Vinlove has worked with the university’s elementary teacher preparation program since 1999 and is a lifelong Alaskan with eight years of K-12 public school teaching experience. She has been a National Board certified teacher since 2000.
Vinlove received a B.A. in education studies and public policy from Brown University (1992), an M.A. in curriculum and instruction from the University of Colorado (1995), and a Ph.D. in education policy and reform through the UAF interdisciplinary Ph.D. program (2012).
Dr. Ginny Eckert is broadly trained in coastal ecology and coastal resource conservation science, with a MS from the University of Florida and a PhD from the University of California Santa Barbara. Dr. Eckert is the Director of Alaska Sea Grant and serves as a leader in the marine science community within Alaska, the west coast, and the US. Alaska has more coastline than the continental 48 states, and as such has significant challenges with marine debris, both in terms of the amount of coastline impacted and magnitude of marine debris. She has over two decades of experience as a professor of Fisheries at the University of Alaska. Her research focuses on issues of importance to coastal communities in Alaska, including conservation and management of top predators and sustainability of subsistence, sport and commercial fisheries.
Dr. Eckert brings a west coast, northern, and rural coastal community perspective to contribute to a diverse and inclusive working environment. Diversity and inclusion are top priorities in her career as seen in her work with Indigenous communities and as a mentor for high school, undergraduate and graduate students from underrepresented groups to increase participation of these groups in science.
Dr. Eckert has 15 years of experience on the North Pacific Fishery Management Council Crab Plan Team and works on a variety of fishery management issues, with a focus on commercially important crabs. She also has 30 years of experience as coastal resource researcher, with a broad range of expertise, ranging from marine community ecology, ecology of fished marine invertebrates, socio-ecological systems, reproductive and larval biology of marine invertebrates, harmful algal blooms, diversity and inclusion in science, conventional and Indigenous aquaculture, evolution of life histories, long-term ecological and environmental monitoring, and community-based and citizen science. She has authored or co-authored more than 50 peer reviewed journal articles and 13 technical reports.
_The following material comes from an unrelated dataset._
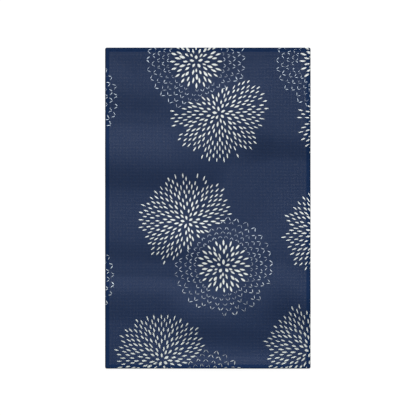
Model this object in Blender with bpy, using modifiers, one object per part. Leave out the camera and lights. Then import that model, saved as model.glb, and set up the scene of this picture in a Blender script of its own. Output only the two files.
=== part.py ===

Chantelle McGinness has developed a passion for institutional research through ten years of service to the University of Alaska Fairbanks and the UA System. She earned a Master of Science in Statistics from the University of Alaska Fairbanks in 2013 after receiving a Bachelor of Science in Biology from Southern Polytechnic State University in 2008. Prior to joining UAF, Chantelle also provided administrative services to two grant-funded programs promoting postsecondary success for minority students at Southern Polytechnic State University.